After his time in Brazil, Heade returned to New York City, Stebbins said. Unfortunately, Head did not have any luck at becoming successful while living in the city. Stebbins said that back then, an artist needed to be a part of a school or gallery in order to get popular. But Heade was a loner and crank, Stebbins said. Stebbins said that Heade never became a member of a school or gallery because he wanted things his way. Stebbins said that because of this, Heade did not become popular in New York City.

Heade moved to St. Augustine, Florida in 1885, where he became the lead painter of the St. Augustine Hotel for 21 years until his death, Stebbins said.

“Heade’s work was never recognized because it was so different,” Stebbins said.

Stebbins said that the mainstream landscape painters at the time, the Hudson River School painters, depicted nature as unchanging, under man’s control. Heade, however, painted nature as an ever-changing force without a specific role for man, Stebbins said. “Heade painted a world were man was no longer in the center, but was in the peripheral, an observer,” Stebbins said.

Stebbins said that when Heade was alive, one of his paintings would typically go for $200. In Contrast, Stebbins said that Church’s paintings would go for $10,000 at the time. The most a Heade painting has gone for today was $6M, Stebbins said. The Benton acquired “Rye Beach” for $3,150 decades ago thanks to the endowment of the Louise Crombie Beach Memorial Foundation, Stebbins said.

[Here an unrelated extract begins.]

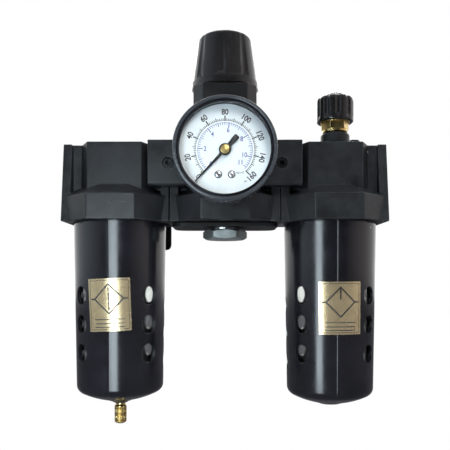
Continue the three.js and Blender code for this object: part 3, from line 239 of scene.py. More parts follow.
def finish(name, colour, patch, smooth, rough, patch_scale=60.0, grain_scale=900.0, run=(1, 1, 1),
           edge=(0.1, 0.1, 0.1), edge_width=0.5, edge_share=0.0, dust=0.0, bump=0.1, depth=0.02,
           metallic=0.0, coat=0.0, specular=0.5, see_through=0.0, ior=1.5):
    """A material on the shared surface detail. Widths and depths are in millimetres."""
    made = bpy.data.materials.new(name)
    made.use_nodes = True
    tree = made.node_tree
    tree.nodes.clear()
    detail = put(tree, "ShaderNodeGroup", node_tree=surface_group)
    for label, value in (
        ("Colour", (*colour, 1)), ("Patch Colour", (*patch, 1)), ("Patch Scale", patch_scale),
        ("Grain Scale", grain_scale), ("Grain Run", run), ("Smoothest", smooth), ("Roughest", rough),
        ("Worn Edge and Highlight Colour", (*edge, 1)), ("Edge Width", edge_width * MM), ("Edge Share", edge_share),
        ("Dust Share", dust),
    ):
        detail.inputs[label].default_value = value
    relief = put(tree, "ShaderNodeBump", {"Strength": bump, "Distance": depth * MM,
                                          "Height": detail.outputs["Height"]})
    shader = put(tree, "ShaderNodeBsdfPrincipled", {
        "Base Color": detail.outputs["Colour"], "Roughness": detail.outputs["Roughness"],
        "Metallic": metallic, "Coat Weight": coat, "Coat Roughness": 0.06,
        "Specular IOR Level": specular, "Transmission Weight": see_through, "IOR": ior,
        "Normal": relief.outputs[0]})
    put(tree, "ShaderNodeOutputMaterial", {"Surface": shader.outputs[0]})
    return made


# In every finish the edge colour lightens the edges: partly wear, partly a painted highlight.
cast_enamel = finish("cast_enamel", (0.0055, 0.0062, 0.0072), (0.0105, 0.012, 0.014), 0.32, 0.52,
                     patch_scale=75, grain_scale=800, edge=(0.085, 0.10, 0.11), edge_width=0.55,
                     edge_share=0.6, dust=0.014, bump=0.6, depth=0.10, specular=0.30)
cover_enamel = finish("cover_enamel", (0.004, 0.0042, 0.0045), (0.007, 0.0074, 0.008), 0.45, 0.60,
                      patch_scale=75, grain_scale=900, edge=(0.07, 0.08, 0.09), edge_width=0.35,
                      edge_share=0.5, dust=0.008, bump=0.4, depth=0.06, specular=0.14)
bonnet_enamel = finish("bonnet_enamel", (0.005, 0.0052, 0.0056), (0.008, 0.0084, 0.009), 0.30, 0.46,
                       patch_scale=60, grain_scale=1300, edge=(0.05, 0.05, 0.052), edge_width=0.5,
                       edge_share=0.5, dust=0.006, bump=0.2, depth=0.04)
black_oxide = finish("black_oxide", (0.018, 0.019, 0.021), (0.030, 0.031, 0.034), 0.26, 0.42,
                     patch_scale=140, grain_scale=2200, edge=(0.25, 0.25, 0.26), edge_width=0.3,
                     edge_share=0.7, bump=0.15, depth=0.02, metallic=0.85)


def settle(obj, body, paints, stands_for=(), crease=32.0):
    """Gives a piece its paint, its smooth shading and its body, and hides the imported parts it stands for."""
    for paint in paints:
        obj.data.materials.append(paint)
    obj.data.shade_smooth()
    obj.data.set_sharp_from_angle(angle=math.radians(crease))
    bpy.context.scene.collection.objects.link(obj)
    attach(obj, body)
    if stands_for:
        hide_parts(*stands_for)
    return obj


def edged_copy(node, name, paint, width, weld=0.12, corner=28.0, steps=2):
    """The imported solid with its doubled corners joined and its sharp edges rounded."""
    solid = frame["nodes"][node]
    mesh = bpy.data.meshes.new(name)
    work = bmesh.new()
    work.from_mesh(solid.data)
    bmesh.ops.remove_doubles(work, verts=work.verts, dist=weld * MM)
    bmesh.ops.dissolve_degenerate(work, edges=work.edges, dist=0.02 * MM)
    bmesh.ops.dissolve_limit(work, angle_limit=math.radians(1.2), verts=work.verts, edges=work.edges)
    skin = BVHTree.FromBMesh(work)
    sharp = [edge for edge in work.edges
             if len(edge.link_faces) == 2 and edge.calc_face_angle(0.0) > math.radians(corner)]
    bmesh.ops.bevel(work, geom=sharp, offset=width * MM, offset_type="OFFSET", segments=steps,
                    profile=0.5, affect="EDGES", clamp_overlap=False)
    for vert in work.verts:
        nearest, _, _, off = skin.find_nearest(vert.co)
        if off > 0.4 * width * MM:
            vert.co = nearest
    work.to_mesh(mesh)
    work.free()
    for attribute in ("custom_normal", "sharp_edge", "sharp_face"):
        if attribute in mesh.attributes:
            mesh.attributes.remove(mesh.attributes[attribute])
    obj = bpy.data.objects.new(name, mesh)
    settle(obj, solid["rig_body"], [paint], [node], 80.0)
    shading = obj.modifiers.new("flat_faces", "WEIGHTED_NORMAL")
    shading.weight = 90
    shading.keep_sharp = True
    return obj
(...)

Charles Lewis Beach, who was once the President of the UConn Agricultural College, founded the foundation, Stebbins said. Ironically, Beach did not like the painting, Stebbins said. “He hated it and most of the paintings because he had the tastes of the time,” Stebbins said.

Stebbins said that the purchase of the Heade painting was a farsighted purchase because taste is changing all the time. “Tastes constantly changes. The sure things today are not going to be admired tomorrow,”Stebbins said.